One of the ways Metonymy Media focuses on creativity is by hiring people that have degrees in writing, creative writing, poetry, nonfiction, and other more artistic fields. These experts have the ability to learn how to become someone else, do the necessary research to speak intelligently on a variety of subjects, and (most importantly) tell a compelling story.
One mistake that brands make is treating content marketing like journalism. They say that their marketers are journalists, write in AP Style, act like a newsroom… but they aren’t.
I give a lot of workshops, and the way I explain “brand journalism” is like this:
Think of the movie Office Space where Jennifer Aniston’s boss always reprimands her for not wearing enough “pieces of flair” – but we never actually see her do her job. The only thing we are told to care about is the superficial flair.

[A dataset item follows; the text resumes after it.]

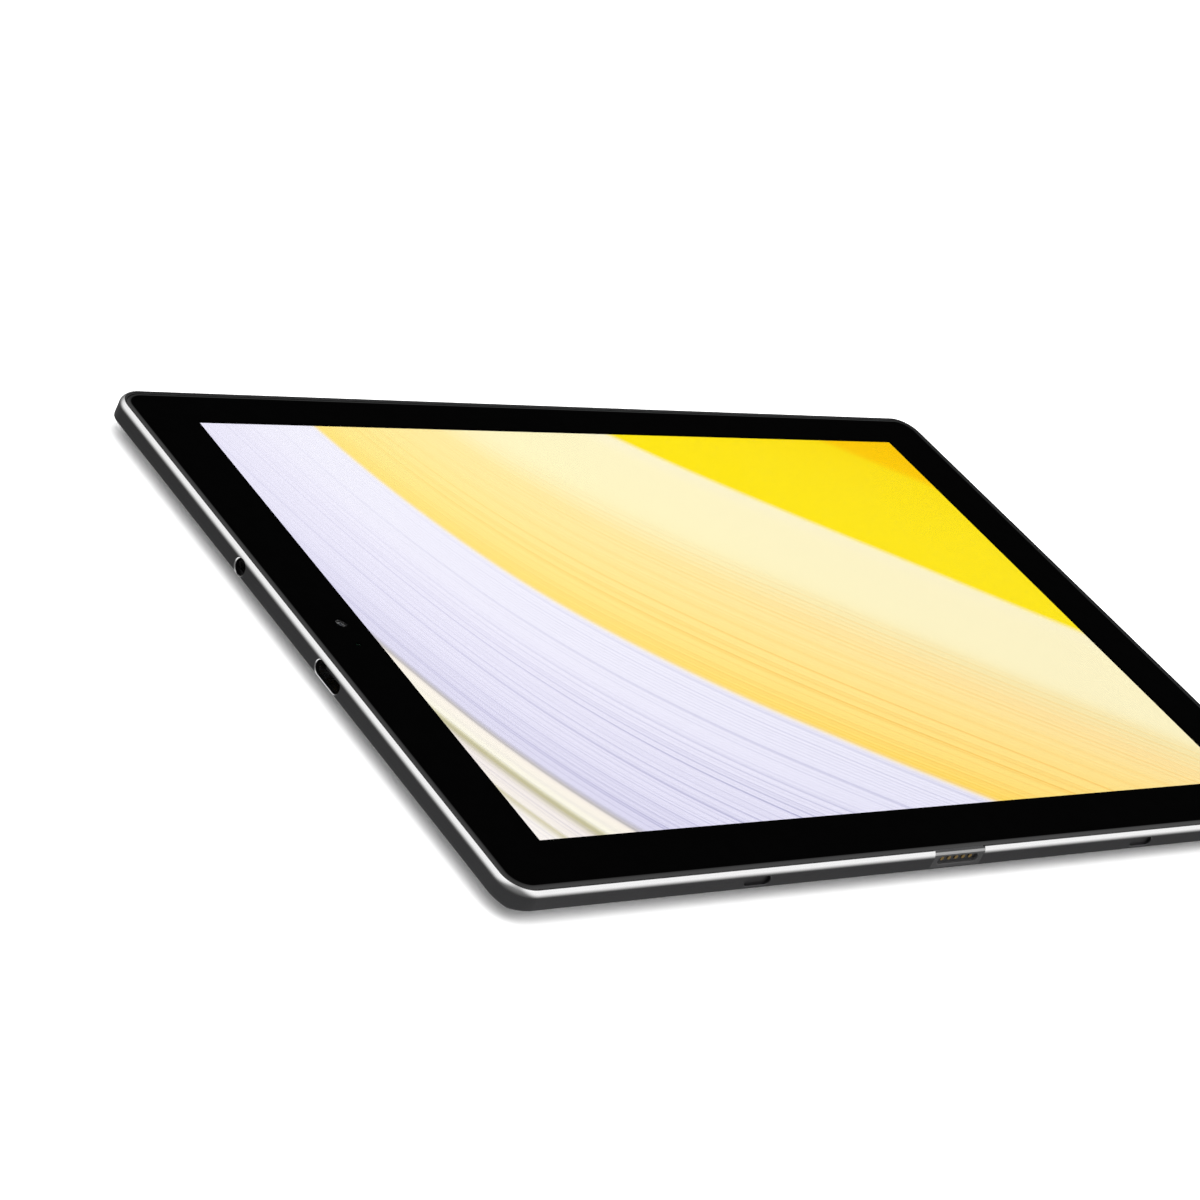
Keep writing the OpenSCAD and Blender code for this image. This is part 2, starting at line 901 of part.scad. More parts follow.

Make the assumption that people will care about your brand like a piece of flair you put out there. Consumers are way more like the main character of Office Space – generally apathetic. It’s on brands to give their readers a reason to care. And unfortunately, brand journalism doesn’t really make people care.
However, validating the feelings of your consumers and offering something real will help you reach your goals of increasing leads, traffic, or revenue.
Personally, I pick up a newspaper because I care about what’s going on in the world. I don’t go check out a corporate blog because I care about some award that the company won. I read a brand’s blog post because it’s relevant to my experience. No one will care about your brand unless you make them – and storytelling is the way to do that.
DR: So, how can brands invest in effective storytelling?
RB: Storytelling involves rhetoric, meeting people on a different level, and incorporating creativity. Businesses should constantly be thinking about how they can tell creative stories that other brands aren’t telling well.
When there is so much being published, it is the brands that connect with people on a real emotional level will have the most success. Engaging creative writers is the best way to achieve that.